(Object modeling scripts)

· · · · · · ·

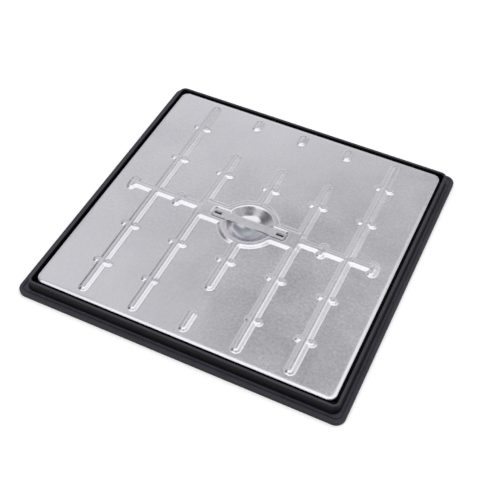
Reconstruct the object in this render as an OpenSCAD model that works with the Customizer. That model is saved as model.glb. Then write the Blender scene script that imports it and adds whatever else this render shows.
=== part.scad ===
// Square access cover: a pressed, galvanised steel lid that rests in a moulded plastic frame.
// The origin is the middle of the underside, +Z is up, and +Y runs to the edge with the marking band.
// All sizes are in millimetres.

/* [Lid] */
// Side of the square lid, outside its turned-down edge
lid_w = 478; // [460:1:500]
// Thickness of the steel sheet
sheet_t = 2; // [1.5:0.1:2.5]
// Radius of the gentle curve that leads into the bend along the lid's edges
lead_r = 18; // [14:1:22]
// Angle of that gentle curve, in degrees
lead_angle = 16; // [10:1:18]
// Outside radius of the bend itself
bend_r = 3; // [2.6:0.1:4]
// Plan radius of the lid's corners
lid_corner_r = 13; // [11:0.5:15]
// Depth of the turned-down edge, from the sheet's top face
skirt_h = 16; // [12:0.5:20]

/* [Pressed ribs] */
// Distance from one rib's middle to the next
rib_pitch = 82.5; // [78:0.5:84]
// Height of the ribs and of the raised centre above the sheet
rib_h = 3.2; // [2.4:0.1:4]
// Width of the flat middle of a rib's crest
crest_w = 1; // [0.6:0.1:2]
// Level run of a rib's flank
flank_w = 8.3; // [7.6:0.1:8.9]
// How far a flank is curved: 0 is one straight slope, 1 is two bends with no slope between them
flank_curve = 0.57; // [0.4:0.01:0.9]
// Share of those bends that lies at the crest; the rest lies at the foot
crest_share = 0.74; // [0.6:0.01:0.8]
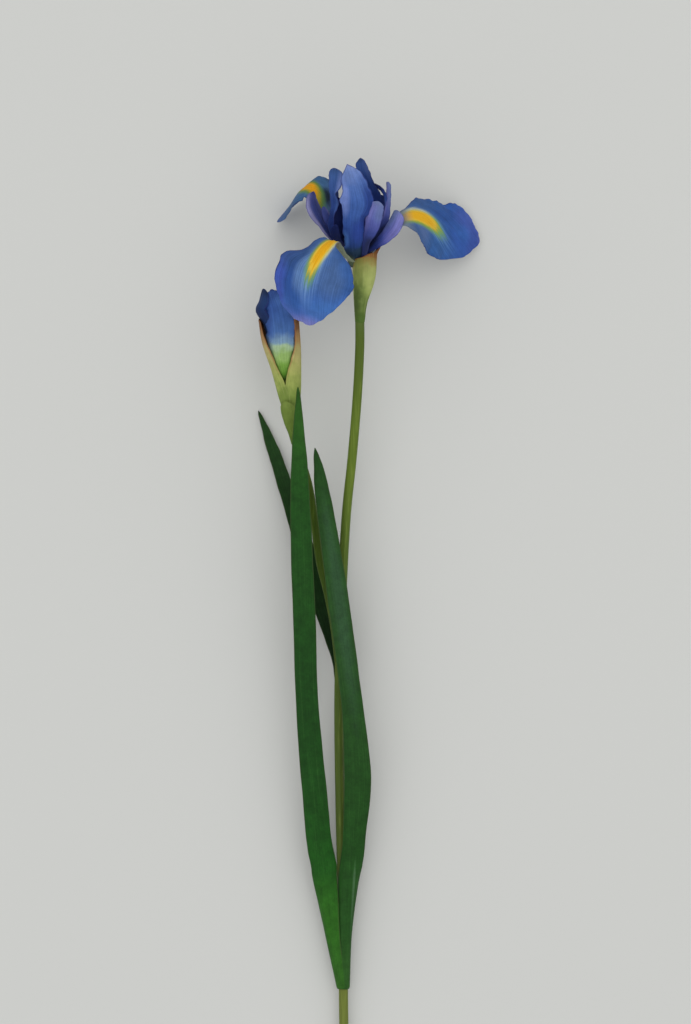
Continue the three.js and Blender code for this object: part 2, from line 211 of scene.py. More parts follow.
# How far the surface stands from its smooth form: ruffled edges, the midrib and fine veins.
def surfaceRelief(form, u, v):
    fadeIn, tipFade, veinPitch, veinSway = 0.15, 0.4, 0.7 * math.pi, 0.7
    relief = np.zeros_like(u)
    ruffle, rib, veins = form.get("ruffle"), form.get("rib"), form.get("veins")
    if ruffle:
        wave = waves(2 * math.pi * ruffle["waves"] * v, form.get("phase", 0) + 1.4 * np.sign(u))
        begun = np.clip((v - ruffle["start"]) / fadeIn, 0, 1)
        relief += ruffle["height"] * wave * np.abs(u) ** ruffle["power"] * begun
    if rib:
        relief += rib["height"] * bell(u, 0, rib["width"]) * np.clip(1 - v, 0, 1) ** tipFade
    if veins:
        drifted = u + form.get("drift", 0) * v**2
        turn = veinPitch * veins["count"] * drifted + veinSway * np.sin(9 * v)
        relief += veins["height"] * waves(turn, 1) * (1 - u**8)
    return relief


# A closed blade: its two skins share their points along both edges and the end.
def bladeMesh(form):
    rows, columns = form["grid"]
    edge, thick = form["edge"], form["thick"]
    rimWidth = 3 * edge
    points, normals, u, v, aside, margin, foot = layBlade(form)
    points = points + normals * surfaceRelief(form, u, v)[:, None]
    toRim = np.sqrt(np.clip(np.minimum(margin, foot) / rimWidth, 0, 1))
    half = (0.5 * (edge + (thick - edge) * (1 - u**2)) * toRim)[:, None]
    total = len(points)
    above = np.arange(total).reshape(rows + 1, columns + 1)
    below = above + total
    below[:, 0], below[:, -1], below[-1] = above[:, 0], above[:, -1], above[-1]

    faces = []
    for skin, order in ((above, (0, 1, 2, 3)), (below, (0, 3, 2, 1))):
        corners = (skin[:-1, :-1], skin[:-1, 1:], skin[1:, 1:], skin[1:, :-1])
        faces += np.stack([corners[at] for at in order], -1).reshape(-1, 4).tolist()
    for c in range(columns):
        faces.append([int(i) for i in (above[0][c], below[0][c], below[0][c + 1], above[0][c + 1])])
    return {
        "places": np.vstack([points + normals * half, points - normals * half]),
        "faces": [list(dict.fromkeys(face)) for face in faces],
        "uvs": np.tile(np.stack([u * 0.5 + 0.5, v], 1), (2, 1)),
        "marks": {
            "aside": np.tile(aside, 2),
            "margin": np.tile(margin, 2),
            "faceSide": np.repeat([1.0, 0.0], total),
        },
    }


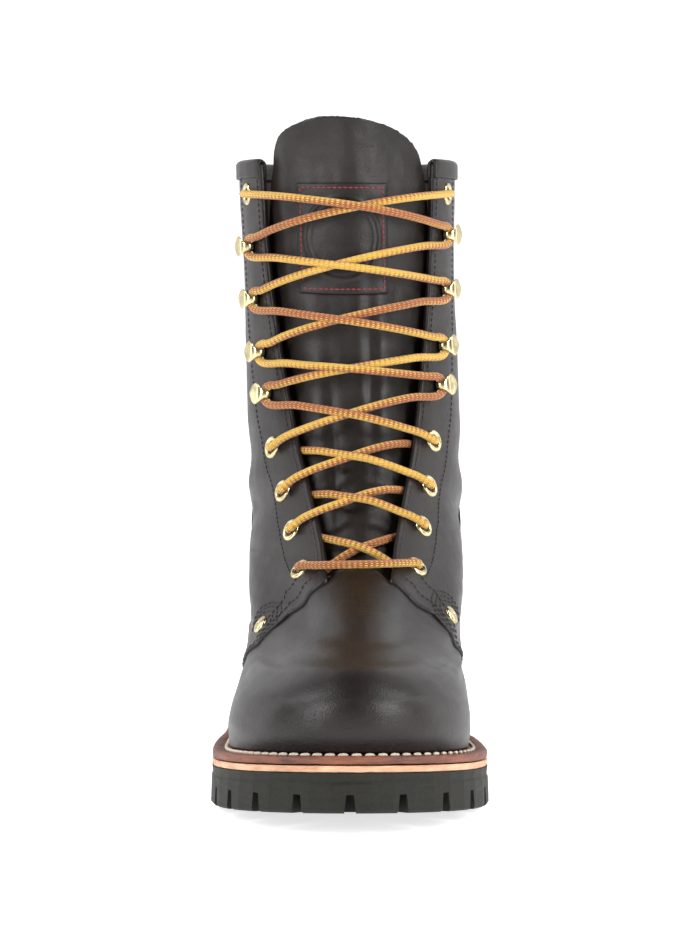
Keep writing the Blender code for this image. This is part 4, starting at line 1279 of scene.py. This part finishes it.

· · · · · · ·

▸ **Written problem**
Take the lines above and print them exactly.

▸ **Task answer**
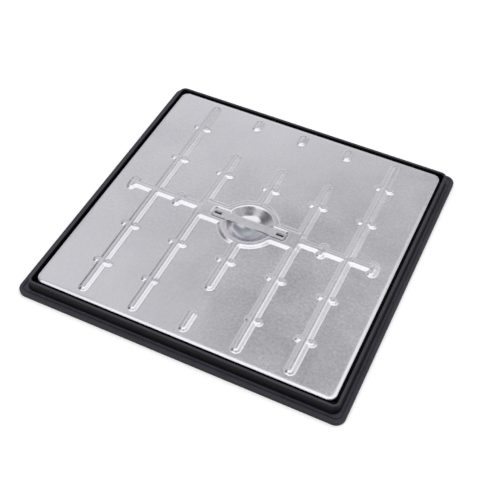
Reconstruct the object in this render as an OpenSCAD model that works with the Customizer. That model is saved as model.glb. Then write the Blender scene script that imports it and adds whatever else this render shows.
=== part.scad ===
// Square access cover: a pressed, galvanised steel lid that rests in a moulded plastic frame.
// The origin is the middle of the underside, +Z is up, and +Y runs to the edge with the marking band.
// All sizes are in millimetres.

/* [Lid] */
// Side of the square lid, outside its turned-down edge
lid_w = 478; // [460:1:500]
// Thickness of the steel sheet
sheet_t = 2; // [1.5:0.1:2.5]
// Radius of the gentle curve that leads into the bend along the lid's edges
lead_r = 18; // [14:1:22]
// Angle of that gentle curve, in degrees
lead_angle = 16; // [10:1:18]
// Outside radius of the bend itself
bend_r = 3; // [2.6:0.1:4]
// Plan radius of the lid's corners
lid_corner_r = 13; // [11:0.5:15]
// Depth of the turned-down edge, from the sheet's top face
skirt_h = 16; // [12:0.5:20]

/* [Pressed ribs] */
// Distance from one rib's middle to the next
rib_pitch = 82.5; // [78:0.5:84]
// Height of the ribs and of the raised centre above the sheet
rib_h = 3.2; // [2.4:0.1:4]
// Width of the flat middle of a rib's crest
crest_w = 1; // [0.6:0.1:2]
// Level run of a rib's flank
flank_w = 8.3; // [7.6:0.1:8.9]
// How far a flank is curved: 0 is one straight slope, 1 is two bends with no slope between them
flank_curve = 0.57; // [0.4:0.01:0.9]
// Share of those bends that lies at the crest; the rest lies at the foot
crest_share = 0.74; // [0.6:0.01:0.8]
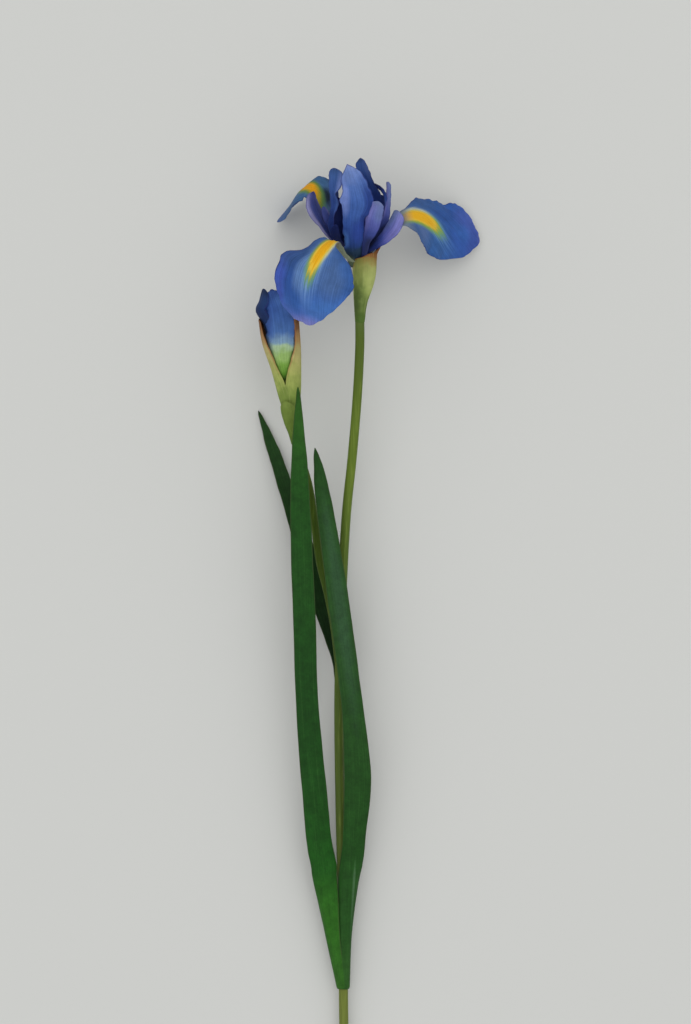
Continue the three.js and Blender code for this object: part 2, from line 211 of scene.py. More parts follow.
# How far the surface stands from its smooth form: ruffled edges, the midrib and fine veins.
def surfaceRelief(form, u, v):
    fadeIn, tipFade, veinPitch, veinSway = 0.15, 0.4, 0.7 * math.pi, 0.7
    relief = np.zeros_like(u)
    ruffle, rib, veins = form.get("ruffle"), form.get("rib"), form.get("veins")
    if ruffle:
        wave = waves(2 * math.pi * ruffle["waves"] * v, form.get("phase", 0) + 1.4 * np.sign(u))
        begun = np.clip((v - ruffle["start"]) / fadeIn, 0, 1)
        relief += ruffle["height"] * wave * np.abs(u) ** ruffle["power"] * begun
    if rib:
        relief += rib["height"] * bell(u, 0, rib["width"]) * np.clip(1 - v, 0, 1) ** tipFade
    if veins:
        drifted = u + form.get("drift", 0) * v**2
        turn = veinPitch * veins["count"] * drifted + veinSway * np.sin(9 * v)
        relief += veins["height"] * waves(turn, 1) * (1 - u**8)
    return relief


# A closed blade: its two skins share their points along both edges and the end.
def bladeMesh(form):
    rows, columns = form["grid"]
    edge, thick = form["edge"], form["thick"]
    rimWidth = 3 * edge
    points, normals, u, v, aside, margin, foot = layBlade(form)
    points = points + normals * surfaceRelief(form, u, v)[:, None]
    toRim = np.sqrt(np.clip(np.minimum(margin, foot) / rimWidth, 0, 1))
    half = (0.5 * (edge + (thick - edge) * (1 - u**2)) * toRim)[:, None]
    total = len(points)
    above = np.arange(total).reshape(rows + 1, columns + 1)
    below = above + total
    below[:, 0], below[:, -1], below[-1] = above[:, 0], above[:, -1], above[-1]

    faces = []
    for skin, order in ((above, (0, 1, 2, 3)), (below, (0, 3, 2, 1))):
        corners = (skin[:-1, :-1], skin[:-1, 1:], skin[1:, 1:], skin[1:, :-1])
        faces += np.stack([corners[at] for at in order], -1).reshape(-1, 4).tolist()
    for c in range(columns):
        faces.append([int(i) for i in (above[0][c], below[0][c], below[0][c + 1], above[0][c + 1])])
    return {
        "places": np.vstack([points + normals * half, points - normals * half]),
        "faces": [list(dict.fromkeys(face)) for face in faces],
        "uvs": np.tile(np.stack([u * 0.5 + 0.5, v], 1), (2, 1)),
        "marks": {
            "aside": np.tile(aside, 2),
            "margin": np.tile(margin, 2),
            "faceSide": np.repeat([1.0, 0.0], total),
        },
    }


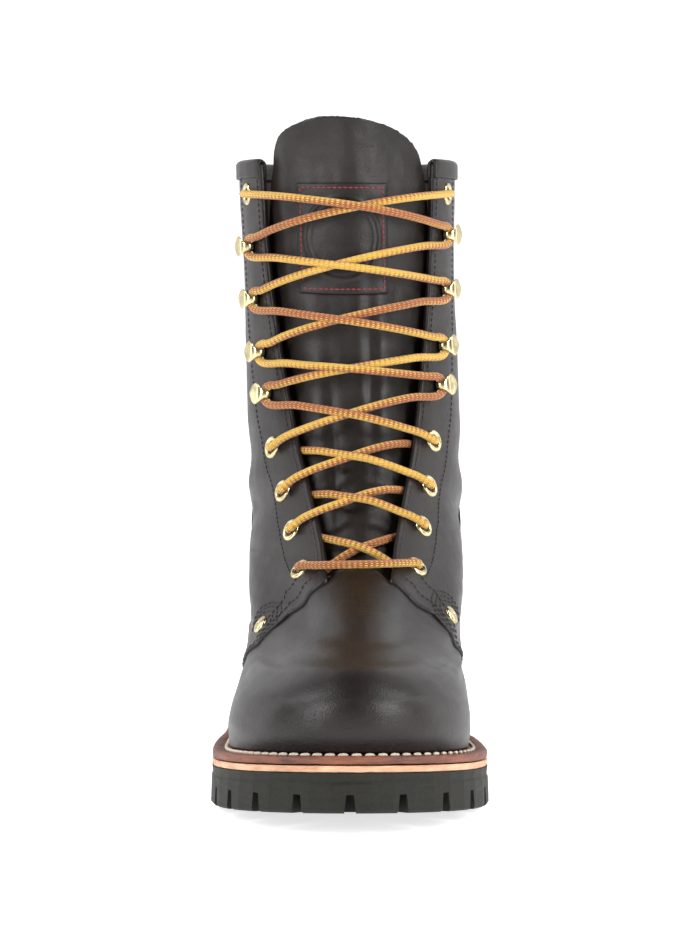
Keep writing the Blender code for this image. This is part 4, starting at line 1279 of scene.py. This part finishes it.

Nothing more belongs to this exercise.